▸ TASK TO CARRY OUT
Restate the entries below word for word, omitting nothing.

▸ RECORDED INFORMATION
====
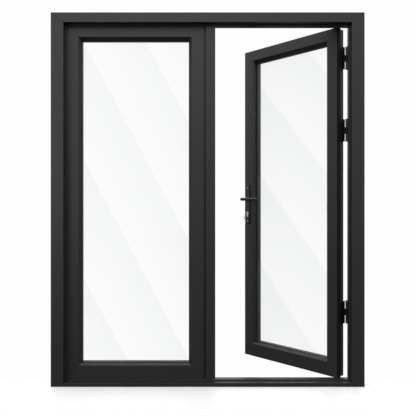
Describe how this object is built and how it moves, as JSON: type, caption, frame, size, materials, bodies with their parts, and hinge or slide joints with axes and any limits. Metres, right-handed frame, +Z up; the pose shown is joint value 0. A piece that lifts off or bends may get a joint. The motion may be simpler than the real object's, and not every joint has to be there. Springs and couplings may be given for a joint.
{
  "type": "french doors",
  "caption": "Outward-opening dark aluminium french doors in their frame: two glazed leaves on barrel hinges, one standing open, with lever, outside pull, key lock and shoot bolts.",
  "frame": {"origin": "middle of the threshold's underside, halfway through the frame's depth", "axes": "+X to the right seen from the room, +Y outwards, the way both leaves open, +Z up"},
  "size_m": [1.76, 0.7304, 2.1],
  "materials": {
    "dark_coat": "satin powder coat, near-black anthracite",
    "handle_coat": "satin black coat",
    "glass": "clear",
    "spacer_bar": "satin dark",
    "setting_block": "matte",
    "black_rubber": "matte",
    "black_plastic": "matte",
    "pale_plastic": "satin",
    "mill_aluminium": "mill",
    "hinge_steel": "satin",
    "lock_steel": "brushed",
    "key_nickel": "polished nickel"
  },
  "bodies": {
    "frame": {"jamb_left": "dark_coat", "jamb_right": "dark_coat", "head": "dark_coat", "threshold": "dark_coat", "frame_seal": "black_rubber", "shoot_bolt_keeps": "lock_steel", "frame_corner_cleats": "mill_aluminium", "hinge_frame_wings_right": "hinge_steel", "hinge_frame_wings_left": "hinge_steel", "hinge_pins": "hinge_steel", "hinge_frame_screws": "hinge_steel", "jamb_foot_plugs": "black_plastic"},
    "active_leaf": {"active_hinge_stile": "dark_coat", "active_lock_stile": "dark_coat", "active_top_rail": "dark_coat", "active_bottom_rail": "dark_coat", "active_glazing_beads": "dark_coat", "active_glass_panes": "glass", "active_glass_spacer": "spacer_bar", "active_glazing_gaskets": "black_rubber", "active_setting_blocks": "setting_block", "active_corner_cleats": "mill_aluminium", "active_hinge_wings": "hinge_steel", "active_hinge_bushes": "pale_plastic", "active_hinge_screws": "hinge_steel", "lock_case": "lock_steel", "lock_faceplate": "lock_steel", "handle_backplate_inside": "handle_coat", "handle_backplate_outside": "handle_coat", "pull_outside": "handle_coat", "handle_screws": "hinge_steel", "cylinder_body": "key_nickel"},
    "lever": {"lever_inside": "handle_coat", "handle_spindle": "lock_steel", "lock_follower": "lock_steel"},
    "latch": {"latch_bolt": "lock_steel"},
    "deadbolt": {"deadbolt": "lock_steel"},
    "key": {"cylinder_plug": "key_nickel", "key": "key_nickel"},
    "key_ring": {"key_ring": "key_nickel", "spare_key": "key_nickel"},
    "passive_leaf": {"passive_hinge_stile": "dark_coat", "passive_meeting_stile": "dark_coat", "passive_top_rail": "dark_coat", "passive_bottom_rail": "dark_coat", "passive_glazing_beads": "dark_coat", "passive_glass_panes": "glass", "passive_glass_spacer": "spacer_bar", "passive_glazing_gaskets": "black_rubber", "passive_setting_blocks": "setting_block", "passive_corner_cleats": "mill_aluminium", "passive_hinge_wings": "hinge_steel", "passive_hinge_bushes": "pale_plastic", "passive_hinge_screws": "hinge_steel", "floating_mullion": "dark_coat", "mullion_end_caps": "black_plastic", "mullion_seal": "black_rubber", "mullion_lock_keep": "lock_steel"},
    "top_bolt": {"shoot_bolt_top": "lock_steel"},
    "bottom_bolt": {"shoot_bolt_bottom": "lock_steel"}
  },
  "joints": [
    {"name": "active_leaf_hinge", "type": "hinge", "parent": "frame", "child": "active_leaf", "pos_m": [0.811, 0.079, 1], "axis": [0, 0, -1], "range_deg": [-50, 70]},
    {"name": "passive_leaf_hinge", "type": "hinge", "parent": "frame", "child": "passive_leaf", "pos_m": [-0.811, 0.079, 1], "axis": [0, 0, 1], "range_deg": [0, 120]},
    {"name": "lever_turn", "type": "hinge", "parent": "active_leaf", "child": "lever", "pos_m": [0.22567, 0.55254, 1.061], "axis": [0.766, 0.6428, 0], "range_deg": [0, 45], "stiffness_Nm_per_rad": 2, "springref_deg": -22.92},
    {"name": "latch_slide", "type": "slide", "parent": "active_leaf", "child": "latch", "axis": [0.6428, -0.766, 0], "range_m": [0, 0.012]},
    {"name": "key_turn", "type": "hinge", "parent": "active_leaf", "child": "key", "pos_m": [0.2498, 0.57279, 0.969], "axis": [0.766, 0.6428, 0], "range_deg": [0, 360]},
    {"name": "deadbolt_slide", "type": "slide", "parent": "active_leaf", "child": "deadbolt", "axis": [-0.6428, 0.766, 0], "range_m": [0, 0.02]},
    {"name": "key_ring_swing", "type": "hinge", "parent": "key", "child": "key_ring", "pos_m": [0.2498, 0.57279, 0.969], "axis": [-0.6428, 0.766, 0], "range_deg": [0, 60]},
    {"name": "top_bolt_slide", "type": "slide", "parent": "passive_leaf", "child": "top_bolt", "axis": [0, 0, 1], "range_m": [0, 0.018]},
    {"name": "bottom_bolt_slide", "type": "slide", "parent": "passive_leaf", "child": "bottom_bolt", "axis": [0, 0, -1], "range_m": [0, 0.018]}
  ],
  "couplings": [
    {"joint": "latch_slide", "follows": "lever_turn", "m_per_rad": 0.01527},
    {"joint": "key_turn", "follows": "deadbolt_slide", "rad_per_m": 314.16}
  ]
}
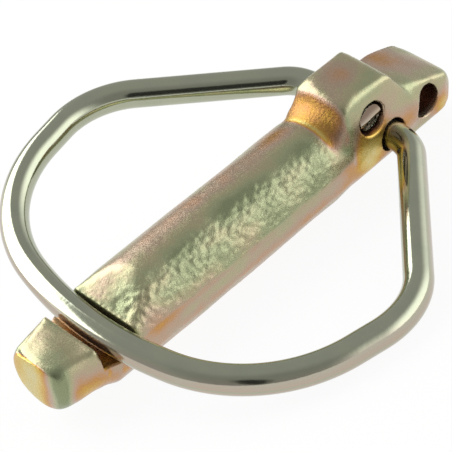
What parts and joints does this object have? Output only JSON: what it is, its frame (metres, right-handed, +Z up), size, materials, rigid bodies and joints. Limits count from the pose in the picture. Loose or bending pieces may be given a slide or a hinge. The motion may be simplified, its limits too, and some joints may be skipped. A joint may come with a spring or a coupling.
{
  "type": "wire lock pin",
  "caption": "Forged round pin with a drilled stepped head and a sprung wire bow that swings over the nose into a cross slot.",
  "frame": {"origin": "on the shank's axis, at the foot of the shoulder in front of the head", "axes": "+X along the shank to the nose, +Z up from the ground that the pin lies on, +Y across, towards the side of the bow that touches the ground"},
  "size_m": [0.0703, 0.0557, 0.0183],
  "materials": {
    "plated_forging": "forged and hammered steel, yellow passivated zinc plating with rose, gold and green tints",
    "plated_wire": "smooth drawn spring wire, yellow passivated zinc plating, glossy"
  },
  "bodies": {
    "pin": {"forged_pin": "plated_forging"},
    "bow": {"wire_bow": "plated_wire"}
  },
  "joints": [
    {"name": "bow_pivot", "type": "hinge", "parent": "pin", "child": "bow", "pos_m": [-0.0092, 0.00062, 0.00221], "axis": [0, -0.963, 0.2694], "range_deg": [0, 180], "stiffness_Nm_per_rad": 0.05, "springref_deg": -57.3, "deforming": ["wire_bow"]}
  ]
}
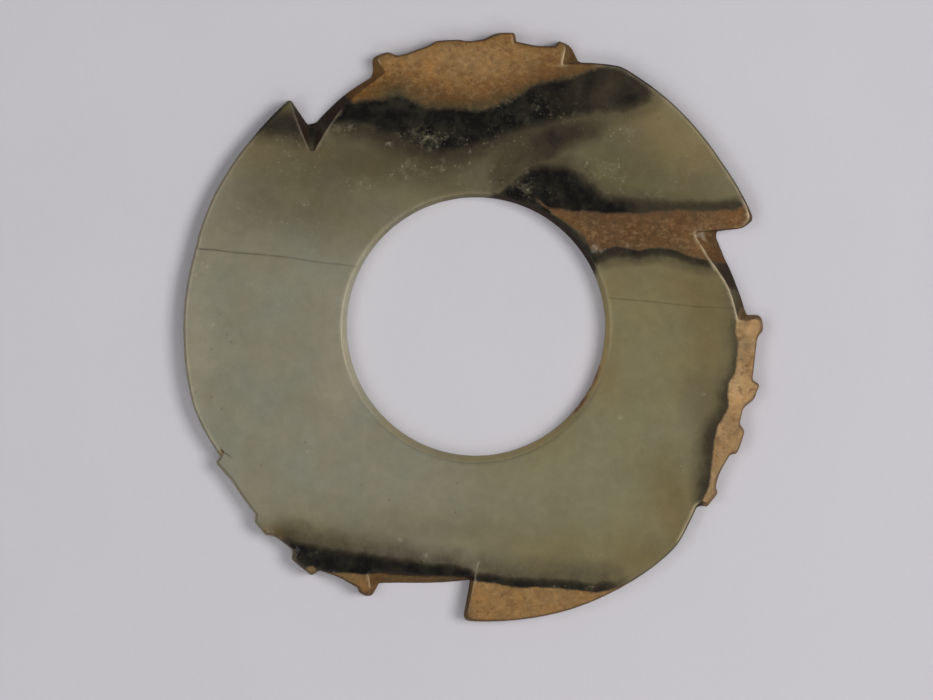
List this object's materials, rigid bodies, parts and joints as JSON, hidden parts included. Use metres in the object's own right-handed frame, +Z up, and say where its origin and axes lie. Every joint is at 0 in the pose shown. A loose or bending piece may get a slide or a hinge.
====
▸ OUTPUT OF THE TASK
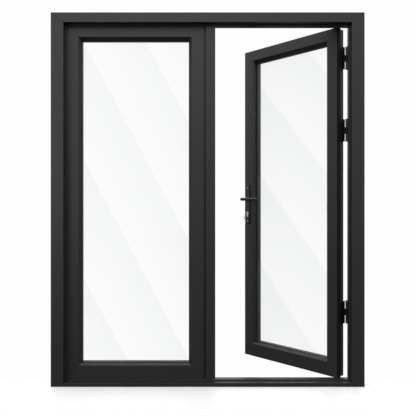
Describe how this object is built and how it moves, as JSON: type, caption, frame, size, materials, bodies with their parts, and hinge or slide joints with axes and any limits. Metres, right-handed frame, +Z up; the pose shown is joint value 0. A piece that lifts off or bends may get a joint. The motion may be simpler than the real object's, and not every joint has to be there. Springs and couplings may be given for a joint.
{
  "type": "french doors",
  "caption": "Outward-opening dark aluminium french doors in their frame: two glazed leaves on barrel hinges, one standing open, with lever, outside pull, key lock and shoot bolts.",
  "frame": {"origin": "middle of the threshold's underside, halfway through the frame's depth", "axes": "+X to the right seen from the room, +Y outwards, the way both leaves open, +Z up"},
  "size_m": [1.76, 0.7304, 2.1],
  "materials": {
    "dark_coat": "satin powder coat, near-black anthracite",
    "handle_coat": "satin black coat",
    "glass": "clear",
    "spacer_bar": "satin dark",
    "setting_block": "matte",
    "black_rubber": "matte",
    "black_plastic": "matte",
    "pale_plastic": "satin",
    "mill_aluminium": "mill",
    "hinge_steel": "satin",
    "lock_steel": "brushed",
    "key_nickel": "polished nickel"
  },
  "bodies": {
    "frame": {"jamb_left": "dark_coat", "jamb_right": "dark_coat", "head": "dark_coat", "threshold": "dark_coat", "frame_seal": "black_rubber", "shoot_bolt_keeps": "lock_steel", "frame_corner_cleats": "mill_aluminium", "hinge_frame_wings_right": "hinge_steel", "hinge_frame_wings_left": "hinge_steel", "hinge_pins": "hinge_steel", "hinge_frame_screws": "hinge_steel", "jamb_foot_plugs": "black_plastic"},
    "active_leaf": {"active_hinge_stile": "dark_coat", "active_lock_stile": "dark_coat", "active_top_rail": "dark_coat", "active_bottom_rail": "dark_coat", "active_glazing_beads": "dark_coat", "active_glass_panes": "glass", "active_glass_spacer": "spacer_bar", "active_glazing_gaskets": "black_rubber", "active_setting_blocks": "setting_block", "active_corner_cleats": "mill_aluminium", "active_hinge_wings": "hinge_steel", "active_hinge_bushes": "pale_plastic", "active_hinge_screws": "hinge_steel", "lock_case": "lock_steel", "lock_faceplate": "lock_steel", "handle_backplate_inside": "handle_coat", "handle_backplate_outside": "handle_coat", "pull_outside": "handle_coat", "handle_screws": "hinge_steel", "cylinder_body": "key_nickel"},
    "lever": {"lever_inside": "handle_coat", "handle_spindle": "lock_steel", "lock_follower": "lock_steel"},
    "latch": {"latch_bolt": "lock_steel"},
    "deadbolt": {"deadbolt": "lock_steel"},
    "key": {"cylinder_plug": "key_nickel", "key": "key_nickel"},
    "key_ring": {"key_ring": "key_nickel", "spare_key": "key_nickel"},
    "passive_leaf": {"passive_hinge_stile": "dark_coat", "passive_meeting_stile": "dark_coat", "passive_top_rail": "dark_coat", "passive_bottom_rail": "dark_coat", "passive_glazing_beads": "dark_coat", "passive_glass_panes": "glass", "passive_glass_spacer": "spacer_bar", "passive_glazing_gaskets": "black_rubber", "passive_setting_blocks": "setting_block", "passive_corner_cleats": "mill_aluminium", "passive_hinge_wings": "hinge_steel", "passive_hinge_bushes": "pale_plastic", "passive_hinge_screws": "hinge_steel", "floating_mullion": "dark_coat", "mullion_end_caps": "black_plastic", "mullion_seal": "black_rubber", "mullion_lock_keep": "lock_steel"},
    "top_bolt": {"shoot_bolt_top": "lock_steel"},
    "bottom_bolt": {"shoot_bolt_bottom": "lock_steel"}
  },
  "joints": [
    {"name": "active_leaf_hinge", "type": "hinge", "parent": "frame", "child": "active_leaf", "pos_m": [0.811, 0.079, 1], "axis": [0, 0, -1], "range_deg": [-50, 70]},
    {"name": "passive_leaf_hinge", "type": "hinge", "parent": "frame", "child": "passive_leaf", "pos_m": [-0.811, 0.079, 1], "axis": [0, 0, 1], "range_deg": [0, 120]},
    {"name": "lever_turn", "type": "hinge", "parent": "active_leaf", "child": "lever", "pos_m": [0.22567, 0.55254, 1.061], "axis": [0.766, 0.6428, 0], "range_deg": [0, 45], "stiffness_Nm_per_rad": 2, "springref_deg": -22.92},
    {"name": "latch_slide", "type": "slide", "parent": "active_leaf", "child": "latch", "axis": [0.6428, -0.766, 0], "range_m": [0, 0.012]},
    {"name": "key_turn", "type": "hinge", "parent": "active_leaf", "child": "key", "pos_m": [0.2498, 0.57279, 0.969], "axis": [0.766, 0.6428, 0], "range_deg": [0, 360]},
    {"name": "deadbolt_slide", "type": "slide", "parent": "active_leaf", "child": "deadbolt", "axis": [-0.6428, 0.766, 0], "range_m": [0, 0.02]},
    {"name": "key_ring_swing", "type": "hinge", "parent": "key", "child": "key_ring", "pos_m": [0.2498, 0.57279, 0.969], "axis": [-0.6428, 0.766, 0], "range_deg": [0, 60]},
    {"name": "top_bolt_slide", "type": "slide", "parent": "passive_leaf", "child": "top_bolt", "axis": [0, 0, 1], "range_m": [0, 0.018]},
    {"name": "bottom_bolt_slide", "type": "slide", "parent": "passive_leaf", "child": "bottom_bolt", "axis": [0, 0, -1], "range_m": [0, 0.018]}
  ],
  "couplings": [
    {"joint": "latch_slide", "follows": "lever_turn", "m_per_rad": 0.01527},
    {"joint": "key_turn", "follows": "deadbolt_slide", "rad_per_m": 314.16}
  ]
}
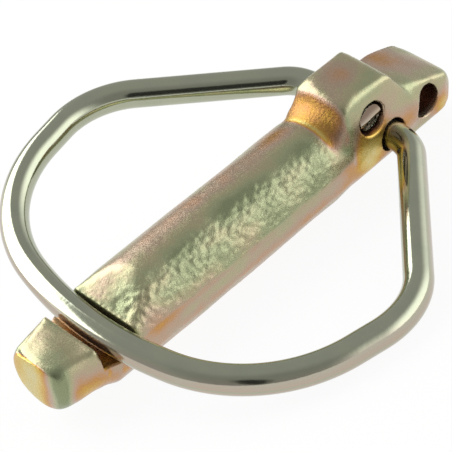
What parts and joints does this object have? Output only JSON: what it is, its frame (metres, right-handed, +Z up), size, materials, rigid bodies and joints. Limits count from the pose in the picture. Loose or bending pieces may be given a slide or a hinge. The motion may be simplified, its limits too, and some joints may be skipped. A joint may come with a spring or a coupling.
{
  "type": "wire lock pin",
  "caption": "Forged round pin with a drilled stepped head and a sprung wire bow that swings over the nose into a cross slot.",
  "frame": {"origin": "on the shank's axis, at the foot of the shoulder in front of the head", "axes": "+X along the shank to the nose, +Z up from the ground that the pin lies on, +Y across, towards the side of the bow that touches the ground"},
  "size_m": [0.0703, 0.0557, 0.0183],
  "materials": {
    "plated_forging": "forged and hammered steel, yellow passivated zinc plating with rose, gold and green tints",
    "plated_wire": "smooth drawn spring wire, yellow passivated zinc plating, glossy"
  },
  "bodies": {
    "pin": {"forged_pin": "plated_forging"},
    "bow": {"wire_bow": "plated_wire"}
  },
  "joints": [
    {"name": "bow_pivot", "type": "hinge", "parent": "pin", "child": "bow", "pos_m": [-0.0092, 0.00062, 0.00221], "axis": [0, -0.963, 0.2694], "range_deg": [0, 180], "stiffness_Nm_per_rad": 0.05, "springref_deg": -57.3, "deforming": ["wire_bow"]}
  ]
}
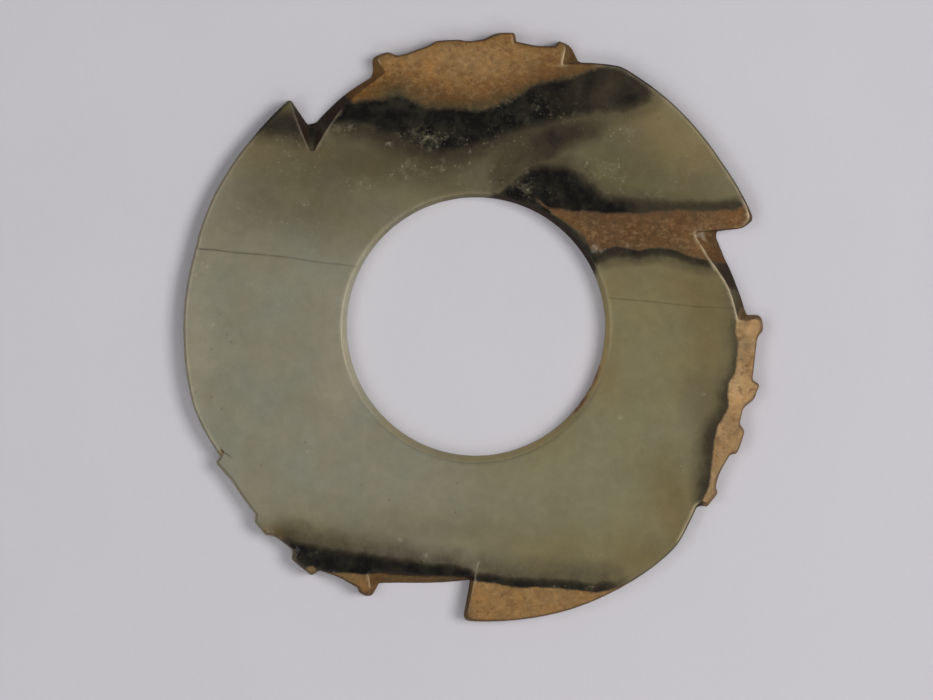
List this object's materials, rigid bodies, parts and joints as JSON, hidden parts included. Use metres in the object's own right-handed frame, +Z up, and say where its origin and axes lie. Every joint is at 0 in the pose shown. A loose or bending piece may get a slide or a hinge.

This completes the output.